All the rest is correct :) I reach AUC=0.76 with it but I'm not able to get the last 2% and also my metrics crash if I use a dimenson_model of 512 like in the paper (it works only with a smaller model)
Hi, @Nino-SEGALA Thanks for the informing.
In my case, I think the problem exists in data processing or data itself, not in modeling. Because my model works fine with Ednet data from Kaggle.
Do you have any plan to upload your code on your github?
I will try to upload it here with a Pull Request :)
I don't understand, it works with EdNet from Kaggle, but not with EdNet from the paper? What is the difference between them? Can you link both datasets? :)
@Nino-SEGALA Here's the link to the dataset I mentioned. https://github.com/riiid/ednet It's KT-1 and you also need to download content data.
Yes, I also use this one (and get 0.76 AUC with dim_model=128, if I use a larger model dim_model=512 I get AUC=0.5 me too :/)
Maybe you can try with a smaller model
And this dataset 'my model works fine with Ednet data from Kaggle' ? :)
Thanks for informing!
@kwonmha Here's the correct code of SAINT https://github.com/arshadshk/SAINT-pytorch/pull/6
Let me know if you solved the training of SAINT with a large dimension of the model (d_model=512) :D
@Nino-SEGALA Have you tried applying Noam scheme learning rate scheduling mentioned on the paper? It's in Training Details section.

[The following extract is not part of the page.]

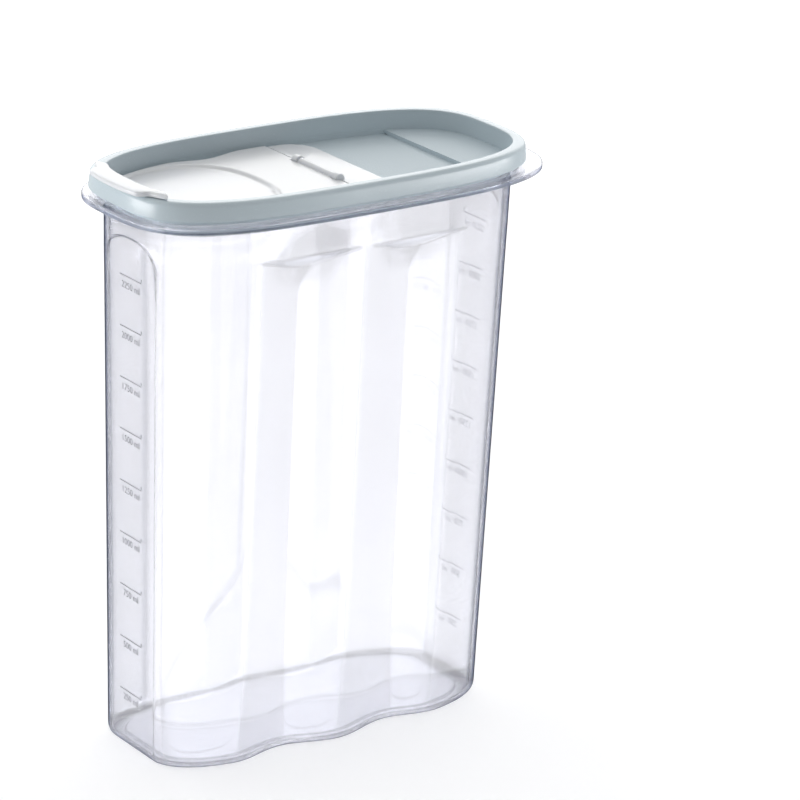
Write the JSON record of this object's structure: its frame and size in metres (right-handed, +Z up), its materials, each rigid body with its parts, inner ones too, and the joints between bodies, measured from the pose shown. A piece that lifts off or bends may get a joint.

I got the same problem where auc stays around 0.5 with dimension 256, 512. And validation auc is going above 0.7 with Noam scheme. It looks neccessary for training large transformer model.
Noam scheduler code link I used Lina Achaji's code. And I added
def zero_grad(self):
self.optimizer.zero_grad()
In the class for convenience.
As it changes leraning rate regard to step, batch_size looks important which have effect on the number of steps in training.
I got 0.7746 AUC with dim 256, 7727 with dim 512
Thanks a lot for your comment kwonmha!
I did my training without Noam Scheme, and since I have implemented it, I didn't retry to do the big trainings. It is indeed what's making the difference! I didn't reach metrics as high as you, but my model didn't train until convergence (it stopped a bit before). I'll let you know when I have my final results :D
@kwonmha could you also share your ACC, RMSE and BCE loss if you have them?
Sorry but I haven't measure metrics other than AUC so far.
I got 0.7666 AUC with dim 256, 0.7537 with dim 512 And my dim 512 training crashed after (AUC=0.6), even if it uses Noam Scheme now :/